Okay, that's patently untrue. More accurately, I never intended to maintain a blog. The blog was a placeholder. The real reason I bought the domain name was to create an online portfolio for my photography, but I was writing my thesis at the time and couldn't justify the hours I'd need to build a website from scratch. And so, with a gentle click, this blog charmingly wiggled its way into the world. I would caress it during those late nights in my windowless office, affectionately referring to it as my means of procrastinating productively. My blog, I'd coo, how much lovelier you are than that fat pile of reading on my desk. Oh yes you are, oh yes you are. 

The thing is, I completed my thesis in February. Three months on and it's wearing the early signs of neglect. A cobweb lazily hanging from the search box; a messy scrape under its header from when it tried to climb the length of the guttering behind the house and no one was around to see it fall.

My excuse is that I've been too busy, and I have. And it's been great! Last week I gave a lab on the science and ethics of targeted memory erasure, which, as some of you know, is one of my most favourite topics. Ever. Earlier this week I taught on stereotyping and ambivalent sexism (another pet topic) and tomorrow we're discussing the debate surrounding whether homosexuality is innate, which totally gets me riled up. And next week I'm teaching on the social construction of gender. I love teaching at Epsom as well. Everyone out here is so friendly and the classes always have a really positive vibe.

But being busy isn't a valid excuse. In fact, it's recently struck me that being busy - in the way that I've been busy - is on par with being incredibly fucking lazy. It's passivity in disguise. This year was meant to be my break from academia, but somehow I've committed to more than a full-time load and once again I've left no time for anything else. It's a habit I need to break. It bugs me.

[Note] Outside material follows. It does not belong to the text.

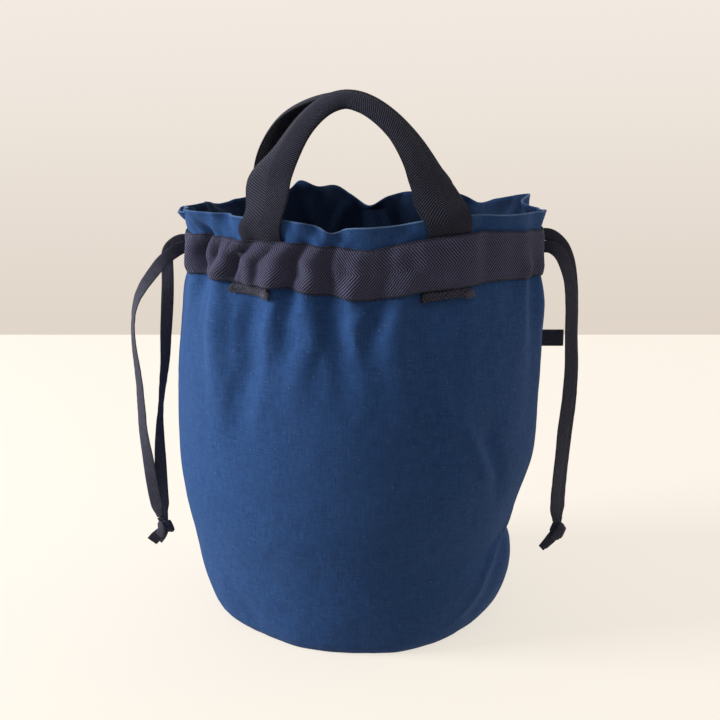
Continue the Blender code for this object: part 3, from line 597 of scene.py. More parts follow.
def wall(angle, z, calm=False):
    """Outer face of the cloth, for arrays of angles and heights. The calm
    form has no folds."""
    angle, z = np.broadcast_arrays(np.asarray(angle, float), np.asarray(z, float))
    left, right, front, back = np.moveaxis(hermite(PROFILE, z), -1, 0)
    s, c = np.sin(np.radians(angle)), np.cos(np.radians(angle))
    half_x = np.where(s > 0, right, left)
    half_y = np.where(c > 0, front, back)
    nx, ny = s / half_x, -c / half_y
    size = np.hypot(nx, ny)
    nx, ny = nx / size, ny / size
    if calm:
        return np.stack([half_x * s, -half_y * c, true_height(angle, z)], -1)
    flat = np.where(z > 0.195, leg_cover(angle, z=z), 0.0)
    below = CASING_LOW - z
    out = np.zeros_like(z)
    for middle, width, height, reach, drift in FOLDS:
        t = np.clip(below / reach, 0.0, 1.0)
        fade = (1.0 - t) ** 1.3 * (0.85 + 0.45 * np.sin(np.pi * np.minimum(1.0, 3 * t)))
        fade = np.where(below > 0, fade, 0.85 - 0.45 * smooth(0.0, 0.030, -below))
        grow = np.where(below > 0, 1.0 + 0.8 * t, 1.0)
        out = out + FOLD_DEPTH * height * fade * hump(angle, middle + drift * t, width * grow)
    for width, rows in FRONT_FOLDS:
        middle, height = np.moveaxis(hermite(rows, z), -1, 0)
        height = np.where(z > rows[-1][0], height * (1.0 - smooth(0.222, 0.236, z)), height)
        out = out + height * hump(angle, middle, width)
    u, v = angle / 360.0, z / 0.27
    near = 1.0 - smooth(0.0, 0.100, below)
    out += 0.00070 * near * lattice(u, v, 84, 4, 11)
    gather = smooth(0.207, 0.221, z) * (1.0 - 0.6 * smooth(0.247, 0.264, z))
    fade = smooth(0.205, 0.222, z) * (1.0 - 0.8 * smooth(0.246, 0.262, z))
    for width, rows in FRONT_PUCKERS:
        middle, height = np.moveaxis(hermite(rows, z), -1, 0)
        out += height * fade * hump(angle, middle, width)
    for middle, lean, width, height in PUCKERS:
        out += height * gather * hump(angle, middle + lean * (z - 0.234) * 100.0, width)
    above = z - CASING_HIGH
    rise = smooth(0.0, RIM_Z - CASING_HIGH, above)
    for middle, width, height in RUFFLE:
        out += height * rise * (1.0 - 0.85 * flat) * hump(angle, middle, width)
    # the ruffle doubles back on itself at the left end
    side = turn(angle + 90.0)
    out -= 0.0106 * rise * smooth(-5.5, -1.0, side) * (1.0 - smooth(4.0, 10.0, side) * 0.5
                                                       - smooth(11.0, 24.0, side) * 0.5)
    slip = 0.0050 * rise * hump(side, -5.5, 7.0) - 0.0045 * rise * hump(side, 8.0, 10.0)
    low = 1.0 - smooth(0.004, 0.040, z)
    for middle, width, height in FOOT:
        out += height * low * hump(angle, middle, width)
    out -= 0.0018 * hump(angle, 92.0, 46.0) * np.exp(-((z - 0.0535) / 0.007) ** 2)
    # slack, wrinkles and cockle of the cloth
    middle_band = smooth(0.012, 0.05, z) * (1.0 - smooth(0.185, 0.212, z))
    out += 0.00050 * middle_band * lattice(u, v, 15, 7, 12)
    out += 0.00030 * smooth(0.003, 0.02, z) * (1.0 - 0.7 * gather) * lattice(u, v, 40, 16, 13)
    out += 0.00010 * lattice(u, v, 120, 46, 16)
    out += 0.00005 * lattice(u, v, 220, 84, 14)
    out += 0.00045 * (1.0 - smooth(0.0, 0.026, z)) * lattice(u, v, 74, 3, 15)
    for rows in CREASES:
        out += crease(rows, angle, z)
    return np.stack([half_x * s + nx * out - ny * slip, -half_y * c + ny * out + nx * slip,
                     true_height(angle, z)], -1)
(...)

I'm picking up a fat wad of essays (like cash but with less value) this afternoon, so the next ten days are sliding into a single sigh of frustration. And then: the finish line, when time will come flooding into my life like a rush of fresh air. Right? Right.

Right.

So, ah, yeah. That's why I haven't posted much recently. Not sure being busy holds up in a court of, you know, blog-rearing law. In fact, I'm pretty sure if we stick to my vague analogy of the blog being my child, then I'm the worst kind of parent - "I'm not a bad parent, I just have better things to do with my time. I never even wanted the blog in the first place! Leave me alone!"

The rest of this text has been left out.